更详细请参考 官方 API 文档 这里只列几个我用到的。可以通过调用 client 的 HTTP API 来操作 consul, 也可以通过封装好的 SDK, 如官方的 go api

6.1. 列出所有节点

curl -X GET \
  http://consul.rocks/v1/catelog/nodes

6.2. 列出所有服务

curl -X GET \
  http://consul.rocks/v1/catelog/services

6.3. 列出服务的实例

curl -X GET \
  http://consul.rocks/v1/catelog/service/<service-name>

6.4. 注册服务

注册一个 redis 服务, 并设置了每 10 秒钟一次的 http 健康检查

curl -X PUT \
  http://192.168.5.36:8500/v1/agent/service/register \
  -d '{"ID":"my-redis","Name":"redis","Tags": ["primary","v1"],"Address":"127.0.0.1","Port": 6379,"Meta": {"redis_version":"4.0"},"EnableTagOverride": false,"Check": {"DeregisterCriticalServiceAfter":"90m","HTTP":"http://localhost:5000/health","Interval":"10s"
  }
}'

6.5. 注销服务

curl -X PUT \
    https://consul.rocks/v1/agent/service/deregister/<service-id>

7. Web UI

访问任意 server 的 8500 端口即可打开 Web UI, 界面还算精美, 但功能比较简陋, 可以查看集群内 node 和 service 的情况, 设置 ACL Token, 增删改查 KV 数据库等, 但无法对 node 和 service 进行进一步修改或删除操作。

8. Registrator

容器化部署最麻烦的一点是, 在容器里的服务对自己所处的环境知之甚少, 很难提供有效的信息 (如地址端口等) 用来进行服务注册, 因此需要有上帝视角的外部工具来完成这项任务。
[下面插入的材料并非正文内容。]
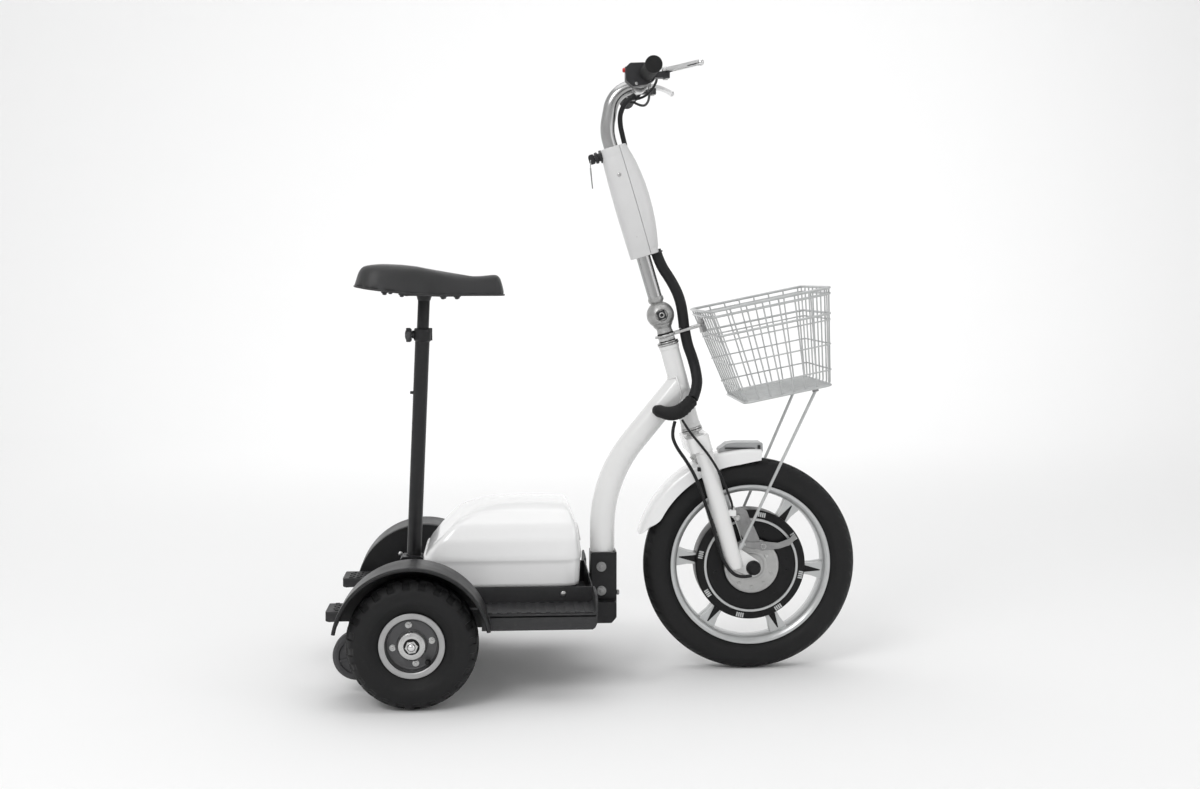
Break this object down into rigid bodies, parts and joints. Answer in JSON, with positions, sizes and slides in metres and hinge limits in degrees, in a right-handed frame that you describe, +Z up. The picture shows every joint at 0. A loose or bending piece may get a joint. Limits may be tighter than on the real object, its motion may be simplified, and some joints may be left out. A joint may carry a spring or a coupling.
{
  "type": "three-wheeled electric mobility scooter",
  "caption": "Three-wheeled electric mobility scooter: hub-motor front wheel, saddle on a telescopic post, folding swan-neck stem and front wire basket.",
  "frame": {"origin": "middle of the bounding box on the ground plane, on the centre plane between the rear wheels", "axes": "+X forward in the travel direction, +Y to the rider's left, +Z up"},
  "size_m": [1.053, 0.602, 1.199],
  "materials": {
    "white_paint": "gloss white enamel",
    "black_paint": "satin black",
    "steel": "satin",
    "chrome": "polished",
    "cast_alloy": "cast, satin",
    "grey_rim": "steel grey",
    "tyre": "moulded tread",
    "rubber": "soft",
    "black_plastic": "grained",
    "white_plastic": "glossy",
    "grey_plastic": "satin",
    "basket_wire": "plastic-dipped wire",
    "saddle_vinyl": "soft-grain vinyl",
    "red_plastic": "glossy",
    "battery_case": "moulded"
  },
  "bodies": {
    "chassis": {"down_tube": "white_paint", "head_tube": "white_paint", "headset_cups": "steel", "front_bracket": "black_paint", "chassis_fasteners": "steel", "chassis_frame": "black_paint", "rear_axle": "steel", "deck_tray": "black_plastic", "battery_pack": "battery_case", "motor_controller": "cast_alloy", "body_cover": "white_plastic", "running_board_right": "black_plastic", "running_board_left": "black_plastic", "rear_fender_right": "black_plastic", "rear_fender_left": "black_plastic", "antitip_arms": "black_paint", "seat_socket": "black_paint", "seat_tube": "black_paint", "cable_boot": "rubber"},
    "seat": {"seat_post": "black_paint", "saddle": "saddle_vinyl"},
    "seat_clamp": {"seat_knob": "grey_plastic"},
    "fork_assembly": {"fork": "white_paint", "fork_hardware": "steel", "hub_axle_stator": "steel", "front_fender": "white_plastic", "front_lamp": "grey_plastic", "brake_plate": "cast_alloy", "basket": "basket_wire", "basket_supports": "steel", "fold_yoke": "cast_alloy", "fold_pin": "steel", "motor_cable": "rubber", "brake_cable": "rubber", "loom_lower": "rubber"},
    "brake_cam": {"brake_arm": "steel"},
    "front_wheel": {"front_tyre": "tyre", "front_rim": "cast_alloy", "motor_cover": "black_paint"},
    "rear_wheel_right": {"rear_tyre_right": "tyre", "rear_rim_right": "grey_rim"},
    "rear_wheel_left": {"rear_tyre_left": "tyre", "rear_rim_left": "grey_rim"},
    "antitip_right": {"antitip_roller_right": "rubber"},
    "antitip_left": {"antitip_roller_left": "rubber"},
    "stem": {"stem_tube": "chrome", "handlebar": "black_paint", "post_cover_front": "white_plastic", "post_cover_rear": "white_plastic", "key_switch": "black_plastic", "grip_left": "rubber", "control_pod": "black_plastic", "brake_perches": "black_plastic", "control_cables": "rubber", "loom_upper": "rubber"},
    "throttle": {"grip_right": "rubber"},
    "start_button": {"power_button": "red_plastic"},
    "ignition_key": {"key": "steel"},
    "lever_right": {"brake_lever_right": "cast_alloy"},
    "lever_left": {"brake_lever_left": "cast_alloy"}
  },
  "joints": [
    {"name": "steering", "type": "hinge", "parent": "chassis", "child": "fork_assembly", "pos_m": [0.1905, 0, 0.4953], "axis": [-0.2677, 0, 0.9635], "range_deg": [-45, 45], "deforming": ["loom_lower", "motor_cable", "brake_cable"]},
    {"name": "front_wheel_spin", "type": "hinge", "parent": "fork_assembly", "child": "front_wheel", "pos_m": [0.31, 0, 0.2165], "axis": [0, 1, 0], "continuous": true},
    {"name": "stem_fold", "type": "hinge", "parent": "fork_assembly", "child": "stem", "pos_m": [0.12731, 0, 0.72268], "axis": [0, -1, 0], "range_deg": [0, 40], "deforming": ["loom_upper"]},
    {"name": "rear_wheel_right_spin", "type": "hinge", "parent": "chassis", "child": "rear_wheel_right", "pos_m": [-0.36, -0.255, 0.123], "axis": [0, 1, 0], "continuous": true},
    {"name": "rear_wheel_left_spin", "type": "hinge", "parent": "chassis", "child": "rear_wheel_left", "pos_m": [-0.36, 0.255, 0.123], "axis": [0, 1, 0], "continuous": true},
    {"name": "antitip_right_spin", "type": "hinge", "parent": "chassis", "child": "antitip_right", "pos_m": [-0.471, -0.153, 0.076], "axis": [0, 1, 0], "continuous": true},
    {"name": "antitip_left_spin", "type": "hinge", "parent": "chassis", "child": "antitip_left", "pos_m": [-0.471, 0.153, 0.076], "axis": [0, 1, 0], "continuous": true},
    {"name": "seat_height", "type": "slide", "parent": "chassis", "child": "seat", "axis": [0.0476, 0, 0.9989], "range_m": [-0.035, 0.1]},
    {"name": "seat_clamp_turn", "type": "hinge", "parent": "chassis", "child": "seat_clamp", "pos_m": [-0.36932, 0, 0.68361], "axis": [-1, 0, 0], "range_deg": [0, 360]},
    {"name": "brake_lever_right_pull", "type": "hinge", "parent": "stem", "child": "lever_right", "pos_m": [0.122, -0.126, 1.19], "axis": [0, 0, -1], "range_deg": [0, 20], "stiffness_Nm_per_rad": 1.2, "springref_deg": -6.88},
    {"name": "brake_lever_left_pull", "type": "hinge", "parent": "stem", "child": "lever_left", "pos_m": [0.122, 0.126, 1.19], "axis": [0, 0, 1], "range_deg": [0, 20], "stiffness_Nm_per_rad": 1.2, "springref_deg": -6.88},
    {"name": "brake_cam_turn", "type": "hinge", "parent": "fork_assembly", "child": "brake_cam", "pos_m": [0.332, -0.046, 0.258], "axis": [0, 1, 0], "range_deg": [0, 14]},
    {"name": "throttle_twist", "type": "hinge", "parent": "stem", "child": "throttle", "pos_m": [0.083, -0.235, 1.18], "axis": [0, -1, 0], "range_deg": [0, 60], "stiffness_Nm_per_rad": 0.3, "springref_deg": -14.32},
    {"name": "start_button_press", "type": "slide", "parent": "stem", "child": "start_button", "axis": [1, 0, 0], "range_m": [0, 0.0025], "stiffness_N_per_m": 900, "springref_m": -0.001},
    {"name": "key_turn", "type": "hinge", "parent": "stem", "child": "ignition_key", "pos_m": [0.00225, 0, 1.03598], "axis": [-0.958, 0, -0.2867], "range_deg": [0, 90]}
  ],
  "couplings": [
    {"joint": "brake_cam_turn", "follows": "brake_lever_right_pull", "ratio": 0.7}
  ]
}
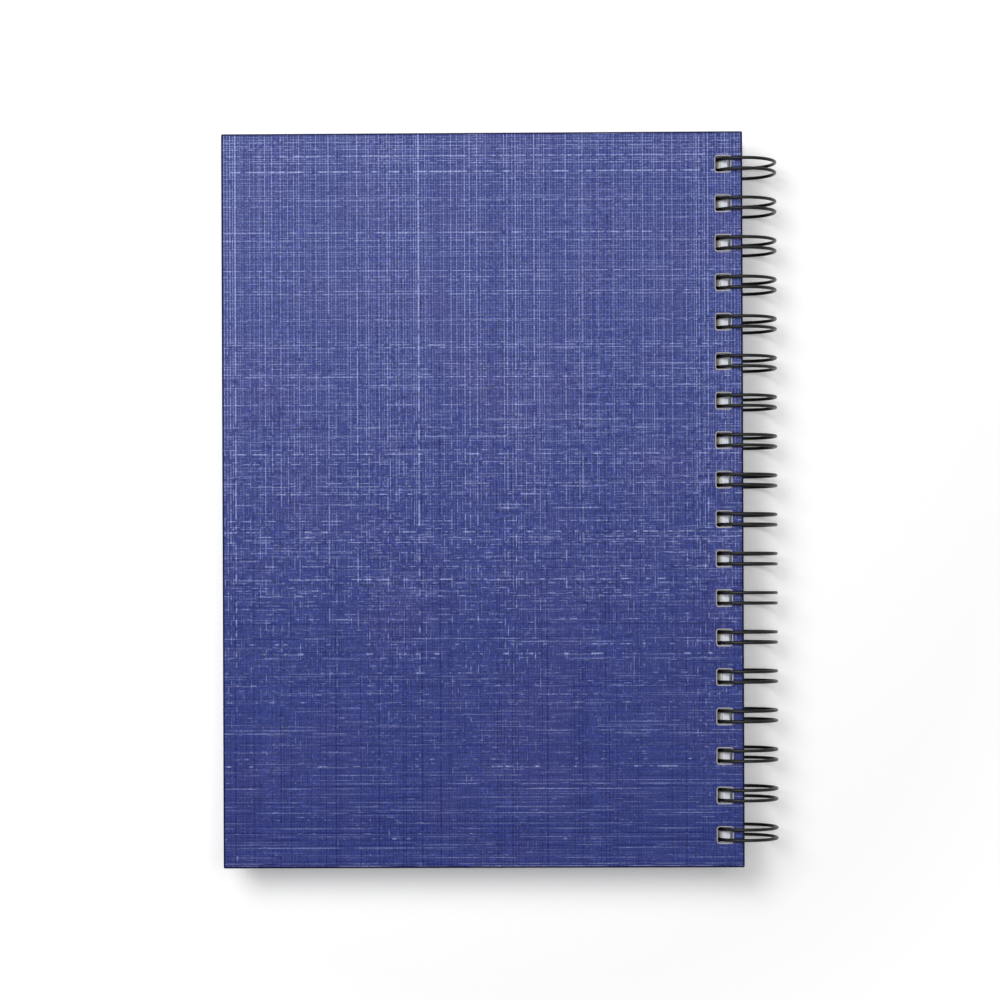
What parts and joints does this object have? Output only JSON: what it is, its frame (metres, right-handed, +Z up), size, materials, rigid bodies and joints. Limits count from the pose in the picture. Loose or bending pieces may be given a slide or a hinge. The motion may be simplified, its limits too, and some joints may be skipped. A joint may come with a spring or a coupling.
{
  "type": "spiral notebook",
  "caption": "Hard-cover notebook bound along one long edge with a black twin-loop wire; linen-embossed navy covers open round the wire.",
  "frame": {"origin": "on the table, under the middle of the lying book's box", "axes": "+Z up out of the back cover, +Y along the spine towards the head (top of the picture), +X towards the wire; the closed book slopes 0.73 degrees about Y because the wire loops lift its spine"},
  "size_m": [0.1798, 0.237, 0.0223],
  "materials": {
    "pages": "uncoated, matt",
    "greyboard": "matt, punched edge",
    "cover_paper": "linen-embossed, satin",
    "endpaper": "uncoated, matt",
    "wire": "gloss black coating"
  },
  "bodies": {
    "pages": {"page_block": "pages"},
    "front_cover": {"front_board": "greyboard", "front_wrap": "cover_paper", "front_endpaper": "endpaper", "wire_binding": "wire"},
    "back_cover": {"back_board": "greyboard", "back_wrap": "cover_paper", "back_endpaper": "endpaper"}
  },
  "joints": [
    {"name": "front_cover_hinge", "type": "hinge", "parent": "pages", "child": "front_cover", "pos_m": [0.07876, 0, 0.01115], "axis": [0, -1, 0], "range_deg": [0, 180]},
    {"name": "back_cover_hinge", "type": "hinge", "parent": "pages", "child": "back_cover", "pos_m": [0.07876, 0, 0.01115], "axis": [0, 1, 0], "range_deg": [0, 180]}
  ]
}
Registrator 就是这样的工具, 它可以用于向 etcd, consul, SkyDNS 2 中注册服务。具体使用方式参考文档。

docker run -d \
    --name=registrator \
    --net=host \
    --volume=/var/run/docker.sock:/tmp/docker.sock \
    gliderlabs/registrator:latest \
      consul://<client ip>:8500

9. 服务注册

它会把当前机器启动的容器自动注册到 consul 里面去。Registrator 注册的服务 id 是按照如下格式生成的

host:container_name:port

例如一台 host 为 ubuntu 的机器上的某个 redis 服务 id 可能就是

ubuntu:my_redis:6379

对于同一个容器暴露的不同端口, 会分别注册服务。

10. 健康检查

在需要进行健康检查的容器增加如下 label 或者环境变量, 即可启动健康检查, 其中 80 要改成服务的端口

SERVICE_80_CHECK_HTTP=/health/endpoint/path
SERVICE_80_CHECK_INTERVAL=15s
SERVICE_80_CHECK_TIMEOUT=1s     # optional, Consul default used otherwise

所以最终部署出来这一坨的东西基本上长成这个样子

找 3 台机器分别安装 server, 组成高可用 consul 集群, 在需要服务注册的节点 (node) 上安装 client 和 registrator。registrator 读取 docker 的信息发送到当前节点的 client 进行服务注册。client 负责将请求转发至 server 完成实际的注册工作。健康检查由 client 进行检查并上报到 server。